In the high windy peaks of Glacier National Park, a team of researchers has been quietly keeping an eye on the plants.

Up there conditions are harsh. The wind howls. It rains. It snows. It's tough to be a plant. These plants live long and low to the ground, clinging to marginal soil and rock.

They're some of the toughest -- and yet most delicate -- plants on the planet.

For all of those reasons, alpine plants like Luzuli piperi (piper's woodthrush) or Erigeron lanatus (woolly fleabane) are good bellwethers for climate change, notes U.S. Geological Survey researcher Lyndsey Bengtson.

Bengtson and a team of Glacier Park botanists are part of a worldwide scientific effort called the Global Observation Research Initiative in Alpine Environments, also known as GLORIA.

GLORIA started in Vienna, Austria, in 1996. Glacier was the first site in North America to join the effort. Scientists at the time knew they could monitor climate change, in part, by monitoring plants on mountain summits.

Why summits? The reasons are many and varied, scientists note, but some are practical -- mountain summits are easy to find, so relocating plots is fairly easy. In addition, all aspects of a summit generally remain unchanged, unlike other areas of an alpine environment, where shading from trees or impacts from avalanches or landslides, for example, could change the plant communities.

In Glacier, researchers are currently monitoring plant populations on four east-side mountains in the park -- Pitamakan, Seward, Bison and Dancing Lady.

During the surveys botanists record everything from plant diversity to species makeup and frequency. They also take readings at the plots -- many alpine plants are sensitive to soil temperature changes, for example.

The plots are laid out in 1-meter square grids and the method is fairly simple -- identify the plant species inside the grid. Scientists first did surveys in the hot, dry summer of 2003. They resurveyed plots in 2009.

Bengtson said it's too early to tell at this point if the plant communities in summit environments are changing due to global climate change or natural variation -- mountains, even at their summits, are in motion, and some plots have seen soil changes over the years. Sites also get trampled by humans and animals.

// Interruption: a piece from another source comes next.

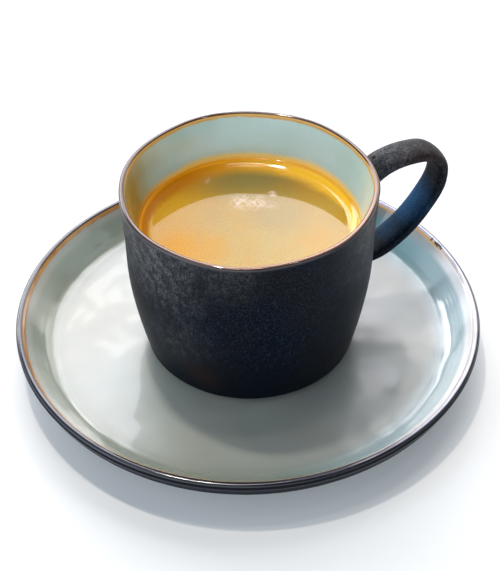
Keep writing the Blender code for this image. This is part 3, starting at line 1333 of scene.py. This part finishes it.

But there have been some preliminary trends, she noted. Overall, the number of plant species on the summit plots has increased.

The mountains are getting greener. But not all species have done well. Some species that existed on the summits in 2003, such as the piper's woodthrush, are no longer on some summits.

Bengtson cautioned the data is incomplete;  researchers need to monitor plots longer and would also like to examine them more frequently than every five years.

In addition, researchers will also look at temperature variations on the slopes. Bengtson said there are inexpensive temperature-monitoring devices that researchers bury in the soil.

The monitors automatically record the temperature every hour for an entire year. She said researchers will likely put some of those on the peaks this summer.